An antenna system as claimed in claim 3, further including a third electrically isolated panel and a third antenna element mounted thereon, with the third antenna element including a fourth conductor having a fourth node; and with the antenna system further including a second conductive member extending between the fourth node and the second antenna element.
An antenna system as claimed in claim 3, wherein the heating conductor grid includes a grid portion, a power source for the grid portion and a ground, with a first inductor connected between the power source and the grid portion and a second inductor mounted between the grid portion and the ground.

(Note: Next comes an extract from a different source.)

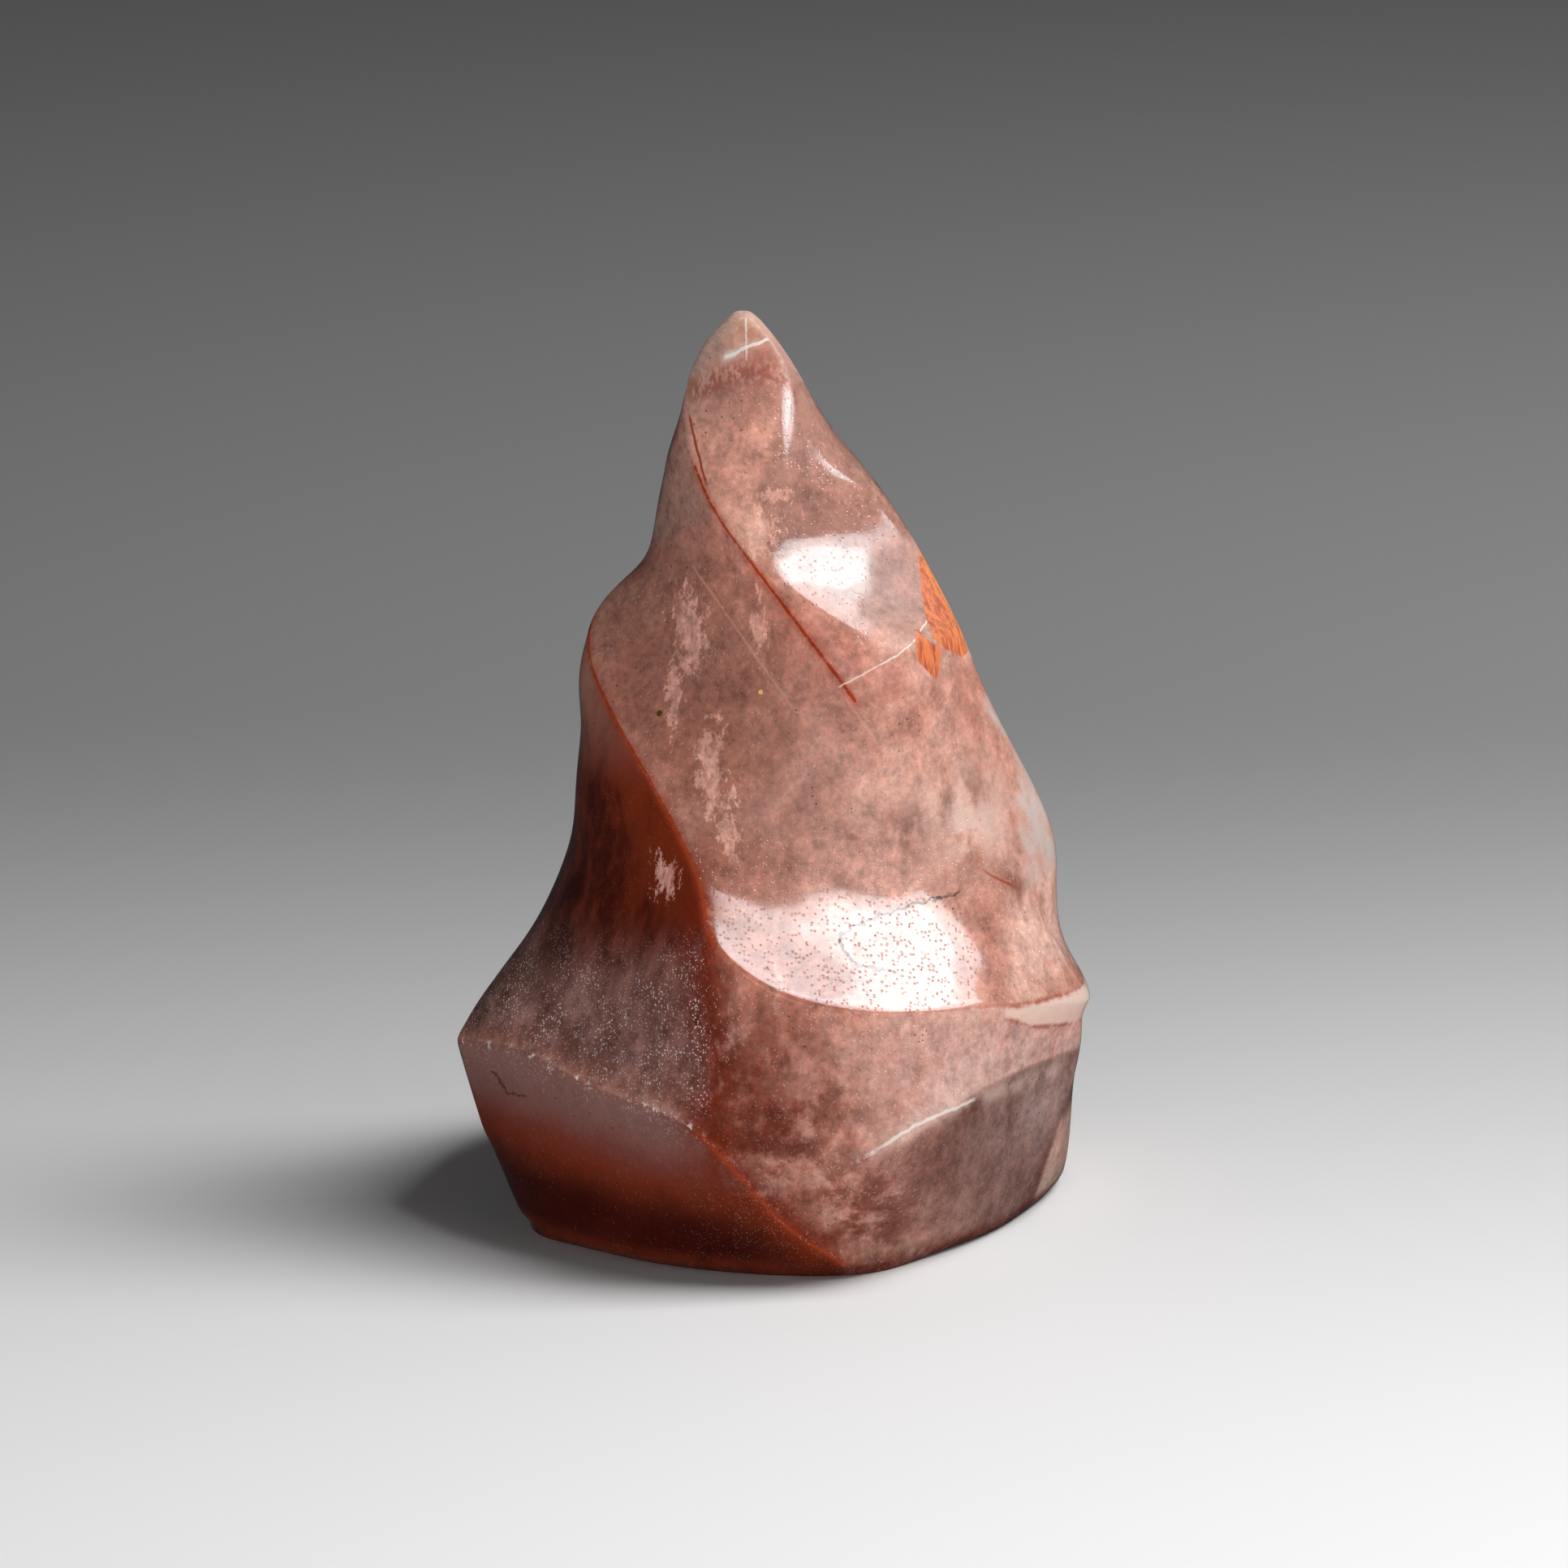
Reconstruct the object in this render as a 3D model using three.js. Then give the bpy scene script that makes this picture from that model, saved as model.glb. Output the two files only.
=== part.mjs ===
import * as THREE from 'three';

// Strawberry quartz freeform: one polished stone, carved as a twisted flame on a flat base.
// Millimetres, +Z up. +X is the right side seen from the front and +Y is the back.
// The base lies on Z = 0, and the origin is under the middle of the stone's outline.

// Driving dimensions
const TIP = [-5, 0, 120];
const TIP_RADIUS = 2.1;
const TIP_RING_DROP = 1.1;
const BASE_EDGE_RADIUS = 1.3;

// The stone's surface goes through eleven lines that run up from the base and twist to the tip.
// Each outline below goes once round the stone, from line to line, in this order:
//   0 left keel    1 left flute   2 left flute   3 front-left keel  4 front flute  5 front flute
//   6 front keel   7 right flute  8 right keel   9 back flute      10 back flute
const FOOT = [
  [-34.4, -8.3, 1.8], [-28, -18.1, 1.8], [-13.5, -26.8, 1.8], [8.3, -29.8, 1.8],
  [18.9, -23, 1.8], [27.6, -14.2, 1.8], [33, -5.3, 1.8], [37.2, 10.5, 1.8],
  [24, 26, 1.8], [-2, 31, 1.8], [-26, 19, 1.8],
];
const FLANK = [
  [-38.5, -4, 9.5], [-30.7, -17, 10.5], [-16.5, -26.5, 9.5], [-1, -31.8, 9.3],
  [11, -30.5, 8.5], [22.5, -23.5, 9.5], [35, -7, 9], [37.7, 9, 9],
  [26, 27, 9], [-2, 33, 9], [-29.5, 21, 9],
];
const GIRDLE = [
  [-43, -3, 23], [-33.4, -14, 25.4], [-22.4, -23.5, 23], [-11, -30.5, 20.2],
  [8, -33.5, 16.5], [22, -28, 23], [38.5, -5, 22.5], [37.2, 11, 21],
  [27, 28.5, 21], [-3, 35, 21], [-32, 24, 21],
];
const BELLY = [
  [-38.6, 4.5, 28.2], [-36.8, -5.5, 30], [-26.5, -16, 29.8], [-9.2, -30, 31.5],
  [5.5, -33, 28], [23, -26, 29], [38.6, -5.5, 26.2], [37.6, 9, 27],
  [29, 26, 28], [1, 33, 28], [-27, 25, 28],
];
const SHELF = [
  [-31.8, 11, 35.3], [-32.3, -1, 37], [-24.7, -14.5, 37.3], [-8.4, -29, 45],
  [3.5, -32, 38], [24, -25, 35], [39.5, -6, 30.5], [37.8, 6, 32],
  [29, 20, 37], [9, 30, 37], [-16, 27, 38],
];
const WAIST = [
  [-25.5, 17, 47], [-27.5, 1, 48.7], [-21, -12.5, 49.2], [-10.7, -22.5, 51.2],
  [2, -21.5, 50], [14.5, -18, 50], [25, -14, 51], [33.5, -5, 43.6],
  [35.7, 5, 47.5], [22, 20, 50], [-2, 24, 50],
];
const CHEST = [
  [-15, 20, 63], [-26.1, 5, 60.5], [-24, -6.5, 62.6], [-18.2, -13.5, 64],
  [-7.8, -18, 63.6], [4, -19, 64.2], [14.6, -18, 65.3], [22.2, -12, 66.3],
  [28.1, -1, 66], [20, 13, 67], [4, 20, 67],
];
const SHOULDER = [
  [0, 19, 79], [-16, 14, 76.5], [-25.5, 5.5, 73], [-25.3, 1, 76.4],
  [-15.7, -6, 77], [-5.3, -12.5, 77.6], [8, -19, 75.6], [16, -17, 81],
  [22.6, -3.5, 79.4], [18, 8, 82], [8.5, 15, 81],
];
const NECK = [
  [6, 13, 94], [-4, 14, 92], [-12.5, 11, 88], [-17.8, 5, 86.2],
  [-13.3, -2, 91.6], [-10.4, -6.5, 93.9], [-8.3, -10, 95.8], [-1.5, -12.8, 91],
  [12.6, -3.6, 95], [12.2, 4, 96], [10, 9.5, 95],
];
const BLADE = [
  [3, 8.5, 105], [-2, 10, 104], [-8.5, 10.5, 101], [-14, 7.5, 99.5],
  [-15, 3.5, 100], [-13.8, -1, 101.5], [-12.4, -3, 105.2], [-2.6, -10, 102],
  [6.5, -5, 101.5], [6.4, 2, 104], [5, 5.5, 104.5],
];
const CROWN = [
  [0, 4.5, 113.5], [-2.5, 5.5, 113], [-4.5, 5.5, 112.7], [-6.8, 5, 112.5],
  [-9.5, 3, 112], [-11, 0.5, 112.5], [-10.8, -2, 114], [0, -3.8, 112],
  [2, -1.4, 111.3], [1.7, 1, 112.3], [0.9, 3, 113],
];
// Degrees round the tip at which the lines reach its small dome
const TIP_ANGLES = [60, 85, 110, 132, 154, 177, 200, 300, 345, 370, 395];

// Row numbers of the outlines, counted from the ring on the floor
const ROW = {
  BASE: 0, FOOT: 1, FLANK: 2, GIRDLE: 3, BELLY: 4, SHELF: 5, WAIST: 6,
  CHEST: 7, SHOULDER: 8, NECK: 9, BLADE: 10, CROWN: 11, DOME: 12, TIP: 13,
};
const LINE_COUNT = 11;

// Ridges that follow one line upwards: line, first row, then how crisp each stretch is.
// Crispness 0 is smooth, about 2 is a soft ridge and 4 is a polished edge.
const RISING_RIDGES = [
  { line: 0, from: ROW.FOOT, crisp: [1.5, 3, 3, 3, 2.5, 2.5, 2.5, 2.5, 2.5, 2, 1.5] },
  { line: 3, from: ROW.FOOT, crisp: [2, 4, 0, 0, 3.5, 4, 4, 3, 1.5, 1.5, 1] },
  { line: 6, from: ROW.FOOT, crisp: [1.5, 3, 2, 1.5, 1, 0, 3.5, 3.5, 3.5, 3, 2] },
  { line: 7, from: ROW.BLADE, crisp: [1, 2] },
  { line: 8, from: ROW.FOOT, crisp: [1.5, 1.5, 1, 1, 1.5, 1.5, 2, 2, 1, 0, 0] },
];
// Ridges that follow one outline: row, first line, then the crispness of each stretch.
const CROSSING_RIDGES = [
  { row: ROW.FOOT, line: 0, crisp: Array(LINE_COUNT).fill(1.5) },
  { row: ROW.GIRDLE, line: 0, crisp: [4, 4, 4, 0, 2, 3, 2, 2, 2, 2, 2.5] },
  { row: ROW.BELLY, line: 5, crisp: [2, 1] },
  { row: ROW.SHELF, line: 3, crisp: [4, 4, 3.5, 1.5] },
  { row: ROW.WAIST, line: 4, crisp: [1, 1.5, 1] },
  { row: ROW.SHOULDER, line: 6, crisp: [3, 3] },
  { row: ROW.NECK, line: 3, crisp: [2, 2, 2] },
];

// Each stretch between outlines is halved three times, and this many of its eight steps stay.
const HALVINGS = 3;
const STEPS_KEPT = [2, 4, 4, 8, 8, 4, 4, 4, 4, 4, 4, 2, 2];
const FITTING_ROUNDS = 4;

// Outlines in order, with the floor ring, the dome and the tip worked out
function outlines() {
  const loops = [FOOT, FLANK, GIRDLE, BELLY, SHELF, WAIST, CHEST, SHOULDER, NECK, BLADE, CROWN];
  const rings = loops.map((loop) => loop.map((point) => new THREE.Vector3(...point)));
  const floorRing = rings[0].map((point) => {
    const reach = Math.hypot(point.x, point.y);
    const inset = (reach - BASE_EDGE_RADIUS) / reach;
    return new THREE.Vector3(point.x * inset, point.y * inset, 0);
  });
  const tip = new THREE.Vector3(...TIP);
  const dome = TIP_ANGLES.map((degrees) => {
    const angle = THREE.MathUtils.degToRad(degrees);
    return new THREE.Vector3(
      tip.x + TIP_RADIUS * Math.cos(angle),
      tip.y + TIP_RADIUS * Math.sin(angle),
      tip.z - TIP_RING_DROP,
    );
  });
  return [floorRing, ...rings, dome, rings[0].map(() => tip.clone())];
}

// Crispness of every stretch, upwards (row to next row) and across (line to next line)
function ridges(rowCount) {
  const blank = () => Array.from({ length: rowCount }, () => Array(LINE_COUNT).fill(0));
  const up = blank();
  const across = blank();
  for (const ridge of RISING_RIDGES) {
    ridge.crisp.forEach((value, step) => {
      up[ridge.from + step][ridge.line] = value;
    });
  }
  for (const ridge of CROSSING_RIDGES) {
    ridge.crisp.forEach((value, step) => {
      across[ridge.row][(ridge.line + step) % LINE_COUNT] = value;
    });
  }
  return { up, across };
}

const mean = (...points) => points
  .reduce((sum, point) => sum.add(point), new THREE.Vector3())
  .divideScalar(points.length);

// One halving of the net: every face, stretch and corner gives a point of the finer net.
// A crisp stretch keeps its middle, and a corner on two crisp stretches stays on their curve.
// points: rows of corners; up and across: crispness of the stretches that leave each corner.
function halve({ points, up, across }) {
  const rows = points.length;
  const lines = points[0].length;
  const at = (row, line) => points[row][(line + lines) % lines];
  const face = (row, line) => mean(
    at(row, line), at(row, line + 1), at(row + 1, line), at(row + 1, line + 1),
  );
  const soften = (smooth, sharp, crisp) => smooth.lerp(sharp, Math.min(crisp, 1));
  const curved = (point, before, after) => mean(mean(point, before), point, point, mean(point, after));
  const isEnd = (row) => row === 0 || row === rows - 1;

  function cornerPoint(row, line) {
    const point = at(row, line);
    if (isEnd(row)) {
      return curved(point, at(row, line - 1), at(row, line + 1));
    }
    const before = (line - 1 + lines) % lines;
    const spokes = [
      { to: at(row, line + 1), crisp: across[row][line] },
      { to: at(row, line - 1), crisp: across[row][before] },
      { to: at(row + 1, line), crisp: up[row][line] },
      { to: at(row - 1, line), crisp: up[row - 1][line] },
    ];
    const faces = mean(
      face(row, line), face(row, line - 1), face(row - 1, line), face(row - 1, line - 1),
    );
    const middles = mean(...spokes.map((spoke) => mean(point, spoke.to)));
    const smooth = faces.addScaledVector(middles, 2).add(point).divideScalar(4);
    const sharp = spokes.filter((spoke) => spoke.crisp > 0);
    if (sharp.length < 2) return smooth;
    const crisp = sharp.reduce((sum, spoke) => sum + spoke.crisp, 0) / sharp.length;
    const held = sharp.length > 2 ? point.clone() : curved(point, sharp[0].to, sharp[1].to);
    return soften(smooth, held, crisp);
  }

  function acrossPoint(row, line) {
    const middle = mean(at(row, line), at(row, line + 1));
    if (isEnd(row)) return middle;
    return soften(mean(middle, middle, face(row, line), face(row - 1, line)), middle, across[row][line]);
  }

  function upPoint(row, line) {
    const middle = mean(at(row, line), at(row + 1, line));
    return soften(mean(middle, middle, face(row, line), face(row, line - 1)), middle, up[row][line]);
  }

  const finer = { points: [], up: [], across: [] };
  const less = (crisp) => Math.max(crisp - 1, 0);
  for (let row = 0; row < rows; row += 1) {
    const even = points[row].flatMap((_, line) => [cornerPoint(row, line), acrossPoint(row, line)]);
    finer.points.push(even);
    finer.up.push(up[row].flatMap((crisp) => [less(crisp), 0]));
    finer.across.push(across[row].flatMap((crisp) => [less(crisp), less(crisp)]));
    if (row < rows - 1) {
      const odd = points[row].flatMap((_, line) => [upPoint(row, line), face(row, line)]);
      finer.points.push(odd);
      finer.up.push(up[row].flatMap((crisp) => [less(crisp), 0]));
      finer.across.push(Array(lines * 2).fill(0));
    }
  }
  return finer;
}

function refine(net, times) {
  return times === 0 ? net : refine(halve(net), times - 1);
}

// Moves the net's corners out until the smooth surface itself goes through the outlines
function fitted(net) {
  const stride = 2 ** HALVINGS;
  let current = net;
  for (let round = 0; round < FITTING_ROUNDS; round += 1) {
    const surface = refine(current, HALVINGS).points;
    const points = current.points.map((ring, row) => ring.map((point, line) => {
      const miss = net.points[row][line].clone().sub(surface[row * stride][line * stride]);
      return point.clone().add(miss);
    }));
    current = { ...current, points };
  }
  return current;
}

// Rows of the fine surface that stay, so that the solid has no more faces than it needs
function thinnedRows(surface) {
  const stride = 2 ** HALVINGS;
  const kept = STEPS_KEPT.flatMap((steps, band) => (
    Array.from({ length: steps }, (_, step) => band * stride + step * (stride / steps))
  ));
  kept.push(surface.length - 1);
  return kept.map((row) => surface[row]);
}

// Closed mesh from the rings: a fan on the floor, quads up the sides, a fan at the tip
function closedGeometry(rings) {
  const around = rings[0].length;
  const body = rings.slice(0, -1);
  const positions = body.flat().flatMap((point) => point.toArray());
  const floorCentre = body.flat().length;
  const tip = floorCentre + 1;
  positions.push(0, 0, 0, ...rings.at(-1)[0].toArray());
  const triangles = [];
  for (let step = 0; step < around; step += 1) {
    const next = (step + 1) % around;
    triangles.push(floorCentre, next, step);
    for (let row = 0; row < body.length - 1; row += 1) {
      const low = row * around;
      const high = low + around;
      triangles.push(low + step, low + next, high + next);
      triangles.push(low + step, high + next, high + step);
    }
    const top = (body.length - 1) * around;
    triangles.push(top + step, top + next, tip);
  }
  const geometry = new THREE.BufferGeometry();
  geometry.setAttribute('position', new THREE.Float32BufferAttribute(positions, 3));
  geometry.setIndex(triangles);
  geometry.computeVertexNormals();
  return geometry;
}

function quartzFlame() {
  const points = outlines();
  const net = fitted({ points, ...ridges(points.length) });
  const surface = refine(net, HALVINGS).points;
  const geometry = closedGeometry(thinnedRows(surface));
  geometry.computeBoundingBox();
  const middle = geometry.boundingBox.getCenter(new THREE.Vector3());
  geometry.translate(-middle.x, -middle.y, 0);
  const stone = new THREE.MeshStandardMaterial({ color: 0xb0796b, roughness: 0.12, metalness: 0 });
  const mesh = new THREE.Mesh(geometry, stone);
  mesh.name = 'quartz_flame';
  return mesh;
}

const part = new THREE.Group();
part.add(quartzFlame());

export default part;
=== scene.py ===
import math

import bpy
import numpy as np
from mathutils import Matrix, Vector


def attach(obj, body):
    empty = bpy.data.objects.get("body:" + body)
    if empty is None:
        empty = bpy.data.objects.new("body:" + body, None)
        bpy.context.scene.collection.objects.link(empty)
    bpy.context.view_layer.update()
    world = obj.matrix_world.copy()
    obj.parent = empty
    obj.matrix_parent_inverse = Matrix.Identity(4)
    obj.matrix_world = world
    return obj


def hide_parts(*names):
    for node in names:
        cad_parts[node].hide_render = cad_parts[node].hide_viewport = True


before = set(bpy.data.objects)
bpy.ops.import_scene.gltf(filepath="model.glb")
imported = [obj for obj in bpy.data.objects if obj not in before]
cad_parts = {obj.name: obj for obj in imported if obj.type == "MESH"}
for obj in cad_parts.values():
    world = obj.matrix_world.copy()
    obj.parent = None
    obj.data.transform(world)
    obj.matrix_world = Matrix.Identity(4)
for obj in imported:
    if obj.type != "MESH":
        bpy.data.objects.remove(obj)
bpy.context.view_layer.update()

# Strawberry quartz freeform: one polished stone on a pale floor, in metres, +Z up.
# The stone's outlines are the CAD part's own, in millimetres, refined here to a finer skin.
MM = 0.001
STONE_NODE = "quartz_flame"

TIP = (-5, 0, 120)
TIP_RADIUS = 2.1
TIP_RING_DROP = 1.1
BASE_EDGE_RADIUS = 1.3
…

An antenna system as claimed in claim 3, wherein the first conductor is sized to receive radio frequencies in an FM band range and the first node is spaced from the second node a distance along the second conductor of about I, where I is generally one quarter of a wavelength at the FM band frequencies.
An antenna system as claimed in claim 2, wherein the second antenna element comprises a heating conductor grid and the conductive member includes a capacitor mounted between the second node and the third node.
An antenna system as claimed in claim 7, wherein the heating conductor grid includes a grid portion, a power source for the grid portion and a ground, with a first inductor connected between the power source and the grid portion and a second inductor mounted between the grid portion and the ground.
An antenna system as claimed in claim 1, further including a third electrically isolated panel and a third antenna element mounted thereon, with the third antenna element including a fourth conductor having a fourth node; and with the antenna system further including a second conductive member extending between the fourth node and the second antenna element.
An antenna system as claimed in claim 1, wherein the first conductor is sized to receive radio frequencies in an FM band range and the first node is spaced from the second node a distance along the second conductor of about I, where I is generally one quarter of a wavelength at the FM band frequencies.